>> start Dataset excerpt
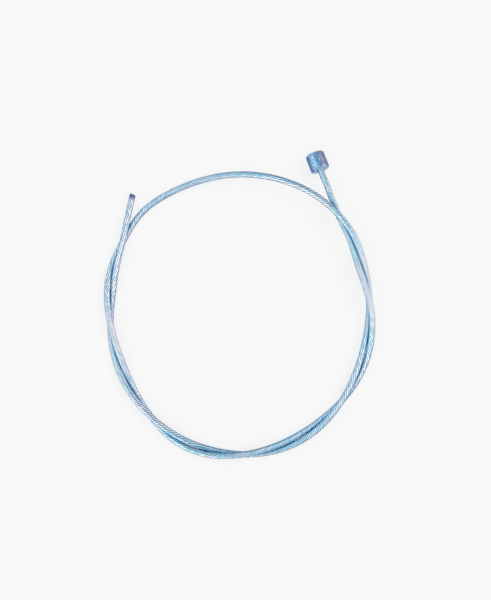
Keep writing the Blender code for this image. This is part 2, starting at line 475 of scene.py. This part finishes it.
class Finish:
    """A material's nodes, added and joined by name."""

    def __init__(self, name):
        self.material = bpy.data.materials.new(name)
        self.material.use_nodes = True
        self.nodes = self.material.node_tree.nodes
        self.links = self.material.node_tree.links
        self.shader = self.nodes["Principled BSDF"]

    def node(self, kind, **settings):
        node = self.nodes.new(kind)
        for key, value in settings.items():
            setattr(node, key, value)
        return node

    def join(self, source, target):
        self.links.new(source, target)

    def attribute(self, name):
        return self.node("ShaderNodeAttribute", attribute_name=name).outputs["Fac"]

    def place(self):
        return self.node("ShaderNodeTexCoord").outputs["Object"]

    def noise(self, scale, detail, vector=None):
        noise = self.node("ShaderNodeTexNoise")
        noise.inputs["Scale"].default_value = scale
        noise.inputs["Detail"].default_value = detail
        noise.inputs["Roughness"].default_value = 0.6
        self.join(vector or self.place(), noise.inputs["Vector"])
        return noise.outputs["Fac"]

    def distance_along(self, direction):
        """How far each point lies from the origin along a direction."""
        distance = self.node("ShaderNodeVectorMath", operation="DOT_PRODUCT")
        distance.inputs[1].default_value = direction
        self.join(self.place(), distance.inputs[0])
        return distance.outputs["Value"]

    def times(self, value, factor):
        """A value times a number or another value."""
        product = self.node("ShaderNodeMath", operation="MULTIPLY")
        self.join(value, product.inputs[0])
        if isinstance(factor, float):
            product.inputs[1].default_value = factor
        else:
            self.join(factor, product.inputs[1])
        return product.outputs[0]

    def spread(self, value, low, high, to_low=0.0, to_high=1.0):
        """Turns low to high into to_low to to_high, level at both."""
        spread = self.node("ShaderNodeMapRange", interpolation_type="SMOOTHSTEP")
        self.join(value, spread.inputs["Value"])
        for key, number in (("From Min", low), ("From Max", high), ("To Min", to_low), ("To Max", to_high)):
            spread.inputs[key].default_value = number
        return spread.outputs["Result"]

    def mix(self, share, first, second, blend="MIX"):
        mix = self.node("ShaderNodeMix", data_type="RGBA", blend_type=blend)
        if isinstance(share, float):
            mix.inputs["Factor"].default_value = share
        else:
            self.join(share, mix.inputs["Factor"])
        for value, socket in zip((first, second), [i for i in mix.inputs if i.type == "RGBA"]):
            if isinstance(value, tuple):
                socket.default_value = (*value, 1.0)
            else:
                self.join(value, socket)
        return [o for o in mix.outputs if o.type == "RGBA"][0]

    def bump(self, height, distance):
        bump = self.node("ShaderNodeBump")
        bump.inputs["Distance"].default_value = distance
        self.join(height, bump.inputs["Height"])
        self.join(bump.outputs["Normal"], self.shader.inputs["Normal"])


# The wires' finish, with painted glints and painted shade
GLINT_LENGTH = 0.0011
# Painted glints: bright dashes along each wire, from the dull colour up to a painted highlight
DULL_WIRE = (0.49, 0.65, 0.70)
PAINTED_GLINT = (1.0, 0.98, 0.96)
TEAL_TINT = (0.72, 0.91, 0.95)
ROSE_TINT = (1.0, 0.92, 0.93)
PALE_TINT = (1.0, 0.89, 0.91)
PALE_BEARING = 155.0
PALE_START = 0.2 * LOOP_RADII[0]
PALE_SHARE = 0.75
DARKER_WIRE = (0.54, 0.66, 0.71)
# Painted shade and grime: the wires darken to these towards the bottom of each groove
GROOVE_EDGE_SHADE_AND_GRIME = (0.28, 0.53, 0.67)
GROOVE_BOTTOM_SHADE_AND_GRIME = (0.01, 0.10, 0.28)
# Painted shade on the flanks where two turns lie close and face each other
SHADE_BETWEEN_TURNS = (0.14, 0.42, 0.66)
BLUED_WIRE = (0.30, 0.35, 0.56)
BURNT_WIRE = (0.13, 0.14, 0.30)
WIRE_RIM = (0.26, 0.45, 0.70, 1.0)


def galvanised_wires():
    """Plated wires: painted glints, a drifting tint, painted shade and grime in the grooves, a blued end.
    """
    finish = Finish("galvanised_wires")
    finish.shader.inputs["Metallic"].default_value = 1.0
    # Painted glints: noise along each wire lifts the colour in short dashes, standing in for highlights
    along = finish.node("ShaderNodeVectorMath", operation="MULTIPLY")
    along.inputs[1].default_value = (OUTER_WIRES, REAL_LENGTH / GLINT_LENGTH, 1.0)
    finish.join(finish.node("ShaderNodeTexCoord").outputs["UV"], along.inputs[0])
    glints = finish.spread(finish.noise(1.0, 1.0, along.outputs["Vector"]), 0.40, 0.58)
    colour = finish.mix(glints, DULL_WIRE, PAINTED_GLINT)

    drift = finish.spread(finish.noise(110.0, 1.0), 0.42, 0.58)
    tint = finish.mix(drift, TEAL_TINT, ROSE_TINT)
    toward_pale = finish.distance_along(at_bearing(PALE_BEARING, 1.0, 0.0))
    pale = finish.spread(toward_pale, PALE_START, LOOP_RADII[0], 0.0, PALE_SHARE)
    tint = finish.mix(pale, tint, PALE_TINT)
    colour = finish.mix(1.0, colour, tint, "MULTIPLY")

    darker = finish.spread(finish.attribute("wire"), 0.0, 1.0, 0.0, 0.50)
    colour = finish.mix(darker, colour, DARKER_WIRE)
    # Painted shade and grime in the grooves: teal on the flanks, deep blue at the bottom
    groove = finish.attribute("groove")
    colour = finish.mix(finish.spread(groove, 0.015, 0.14, 0.0, 0.90), colour, GROOVE_EDGE_SHADE_AND_GRIME)
    colour = finish.mix(finish.spread(groove, 0.12, 0.40, 0.0, 0.96), colour, GROOVE_BOTTOM_SHADE_AND_GRIME)
    # Painted shade: blue where a flank faces another turn close beside it
    beside = finish.spread(finish.attribute("beside_turn"), 0.45, 0.90, 0.0, 0.75)
    colour = finish.mix(beside, colour, SHADE_BETWEEN_TURNS)
    blueing = finish.attribute("blueing")
    colour = finish.mix(finish.spread(blueing, 0.05, 0.45), colour, BLUED_WIRE)
    colour = finish.mix(finish.spread(blueing, 0.40, 0.85), colour, BURNT_WIRE)
    finish.join(colour, finish.shader.inputs["Base Color"])
    finish.shader.inputs["Specular Tint"].default_value = WIRE_RIM

    grain = finish.noise(6000.0, 3.0)
    finish.join(finish.spread(grain, 0.3, 0.7, 0.28, 0.32), finish.shader.inputs["Roughness"])
    finish.bump(grain, 0.000006)
    return finish.material


# The nipple's finish
DARK_CAST = (0.10, 0.22, 0.43)
PALE_CAST = (0.22, 0.37, 0.56)
SPECKLE = (0.52, 0.76, 0.78)
# Painted reflection: lilac along one side of the barrel
LILAC_SIDE_REFLECTION = (0.40, 0.36, 0.44)
SHOULDER = (0.85, 0.90, 0.93)
SHOULDER_DEPTH = 0.30 * NIPPLE_EDGE_RADIUS


def cast_metal():
    """Blue plated metal, clouded and speckled, a painted lilac reflection along one side, a pale shoulder.
    """
    finish = Finish("cast_metal")
    finish.shader.inputs["Metallic"].default_value = 1.0
    cloudy = finish.spread(finish.noise(700.0, 5.0), 0.35, 0.65)
    colour = finish.mix(cloudy, DARK_CAST, PALE_CAST)
    speckled = finish.spread(finish.noise(3000.0, 2.0), 0.52, 0.62, 0.0, 0.70)
    colour = finish.mix(speckled, colour, SPECKLE)

    # Painted reflection: lilac in patches over one side of the barrel, across its axis
    sideways = at_bearing(NIPPLE_HEADING + 90.0, 1.0, 0.0)
    axis = float(sideways @ mouth_place())
    across = finish.distance_along(sideways)
    side = finish.spread(across, axis + 0.2 * NIPPLE_RADIUS, axis + 0.8 * NIPPLE_RADIUS)
    reflection_patches = finish.spread(finish.noise(1300.0, 4.0), 0.38, 0.60, 0.25, 1.0)
    colour = finish.mix(finish.times(side, reflection_patches), colour, LILAC_SIDE_REFLECTION)

    mouth = float(nipple_direction() @ mouth_place())
    along = finish.distance_along(nipple_direction())
    shoulder = finish.spread(along, mouth - SHOULDER_DEPTH, mouth)
    colour = finish.mix(shoulder, colour, SHOULDER)
    finish.join(colour, finish.shader.inputs["Base Color"])

    grain = finish.noise(3500.0, 4.0)
    finish.join(finish.spread(grain, 0.3, 0.7, 0.28, 0.34), finish.shader.inputs["Roughness"])
    finish.bump(grain, 0.00008)
    return finish.material


def wear(piece, material):
    piece.data.materials.clear()
    piece.data.materials.append(material)


# The ground: how much of its brightness is its own and even, as the camera sees it and as the metal does
GROUND_SIZE = 6.0
GROUND_COLOUR = (0.938, 0.937, 0.939)
MIRRORED_GROUND = (0.18, 0.37, 0.68)
SEEN_EVENNESS = 0.82
MIRRORED_EVENNESS = 0.75


def make_ground():
    """A white sheet, lit evenly, which the metal mirrors as a dimmer blue one."""
    bpy.ops.object.select_all(action="DESELECT")
    bpy.ops.mesh.primitive_plane_add(size=GROUND_SIZE, location=(0.0, 0.0, 0.0))
    ground = bpy.context.object
    ground.name = "ground"
    finish = Finish("white_ground")
    finish.shader.inputs["Base Color"].default_value = (*GROUND_COLOUR, 1.0)
    finish.shader.inputs["Roughness"].default_value = 0.9
    finish.shader.inputs["Specular IOR Level"].default_value = 0.0

    path = finish.node("ShaderNodeLightPath")
    even = finish.node("ShaderNodeEmission")
    glow = finish.mix(path.outputs["Is Glossy Ray"], GROUND_COLOUR, MIRRORED_GROUND)
    finish.join(glow, even.inputs["Color"])
    evenness = finish.node("ShaderNodeMath", operation="MULTIPLY_ADD")
    finish.join(path.outputs["Is Camera Ray"], evenness.inputs[0])
    evenness.inputs[1].default_value = SEEN_EVENNESS
    finish.join(finish.times(path.outputs["Is Glossy Ray"], MIRRORED_EVENNESS), evenness.inputs[2])
    surface = finish.node("ShaderNodeMixShader")
    finish.join(evenness.outputs[0], surface.inputs["Fac"])
    finish.join(finish.shader.outputs[0], surface.inputs[1])
    finish.join(even.outputs[0], surface.inputs[2])
    finish.join(surface.outputs[0], finish.nodes["Material Output"].inputs["Surface"])
    wear(ground, finish.material)


# What the metal mirrors: soft lights round and over the ground. Each has a name, a bearing, a height and
# a reach in degrees, and a colour. It is full over the middle share of its reach and fades out from there.
SOFT_LIGHTS = (
    ("south_west_window", 225.0, 16.0, 56.0, (1.90, 1.40, 1.10)),
    ("east_window", 0.0, 12.0, 42.0, (1.60, 1.15, 0.85)),
    ("east_glow", 0.0, 14.0, 72.0, (0.65, 0.42, 0.36)),
    ("west_glow", 180.0, 22.0, 46.0, (0.68, 0.66, 0.62)),
    ("north_glow", 105.0, 8.0, 60.0, (0.29, 0.42, 0.50)),
    ("south_glow", 300.0, 8.0, 60.0, (0.34, 0.36, 0.42)),
    ("north_west_window", 135.0, 36.0, 46.0, (1.00, 1.10, 1.05)),
    ("south_west_ceiling", 225.0, 50.0, 36.0, (0.88, 1.08, 1.20)),
    ("south_east_glow", 315.0, 35.0, 40.0, (0.40, 0.40, 0.45)),
    ("east_ceiling", 12.0, 50.0, 42.0, (1.08, 0.97, 0.96)),
    ("overhead", 0.0, 90.0, 34.0, (0.02, 0.38, 0.70)),
)
FULL_SHARE = 0.3
DIM_ROOM = (0.01, 0.05, 0.08)


def make_surroundings():
    """Plain white light for the ground, and soft coloured lights that only the metal mirrors."""
    world = bpy.data.worlds.new("studio")
    world.use_nodes = True
    bpy.context.scene.world = world
    nodes, links = world.node_tree.nodes, world.node_tree.links
    way = nodes.new("ShaderNodeTexCoord").outputs["Generated"]
    colour = None
    for name, bearing, height, reach, tint in SOFT_LIGHTS:
        level, up = math.cos(math.radians(height)), math.sin(math.radians(height))
        near = nodes.new("ShaderNodeVectorMath")
        near.operation = "DOT_PRODUCT"
        near.inputs[1].default_value = at_bearing(bearing, level, up)
        links.new(way, near.inputs[0])
        share = nodes.new("ShaderNodeMapRange")
        share.interpolation_type = "SMOOTHSTEP"
        share.inputs["From Min"].default_value = math.cos(math.radians(reach))
        share.inputs["From Max"].default_value = math.cos(math.radians(reach * FULL_SHARE))
        links.new(near.outputs["Value"], share.inputs["Value"])
        mix = nodes.new("ShaderNodeMix")
        mix.data_type = "RGBA"
        mix.blend_type = "ADD"
        mix.label = name
        first, second = [i for i in mix.inputs if i.type == "RGBA"]
        links.new(share.outputs["Result"], mix.inputs["Factor"])
        if colour is None:
            first.default_value = (*DIM_ROOM, 1.0)
        else:
            links.new(colour, first)
        second.default_value = (*tint, 1.0)
        colour = [o for o in mix.outputs if o.type == "RGBA"][0]
    plain = nodes["Background"]
    plain.inputs["Color"].default_value = (1.0, 1.0, 1.0, 1.0)
    plain.inputs["Strength"].default_value = 1.0
    mirrored = nodes.new("ShaderNodeBackground")
    links.new(colour, mirrored.inputs["Color"])
    path = nodes.new("ShaderNodeLightPath")
    choice = nodes.new("ShaderNodeMixShader")
    links.new(path.outputs["Is Glossy Ray"], choice.inputs["Fac"])
    links.new(plain.outputs["Background"], choice.inputs[1])
    links.new(mirrored.outputs["Background"], choice.inputs[2])
    links.new(choice.outputs["Shader"], nodes["World Output"].inputs["Surface"])


# The lamp that gives the ground its faint shadow. The metal doesn't mirror it.
LAMP_STRENGTH = 0.4
LAMP_COLOUR = (1.0, 0.96, 0.90)
LAMP_WIDTH = 25.0
LAMP_HEADING = (-0.8, -0.35, -1.0)


def make_lamp():
    data = bpy.data.lights.new("key", "SUN")
    data.energy = LAMP_STRENGTH
    data.color = LAMP_COLOUR
    data.angle = math.radians(LAMP_WIDTH)
    lamp = bpy.data.objects.new("key", data)
    lamp.visible_glossy = False
    lamp.rotation_euler = Vector(LAMP_HEADING).to_track_quat("-Z", "Y").to_euler()
    bpy.context.scene.collection.objects.link(lamp)


make_camera()
bpy.context.scene.view_settings.view_transform = "Standard"
line = SmoothLine(cable_route())
strand, ring_centres = make_strand(line)
wear(strand, galvanised_wires())
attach(strand, "root")
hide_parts("cable")

nipple = make_nipple()
wear(nipple, cast_metal())
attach(nipple, "root")
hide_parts("barrel_nipple")

make_ground()
make_surroundings()
make_lamp()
>> end Dataset excerpt
Instructions to follow: Reproduce exactly, please, only the lines from the start of the data above to the line that contains "material's nodes, added", with both ends kept.

Solved problem:
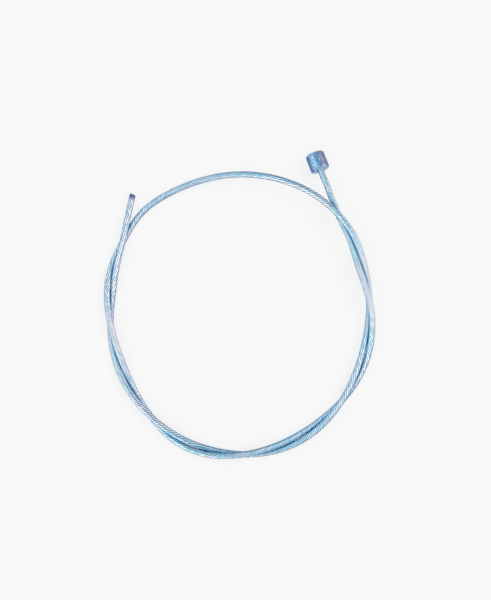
Keep writing the Blender code for this image. This is part 2, starting at line 475 of scene.py. This part finishes it.
class Finish:
    """A material's nodes, added and joined by name."""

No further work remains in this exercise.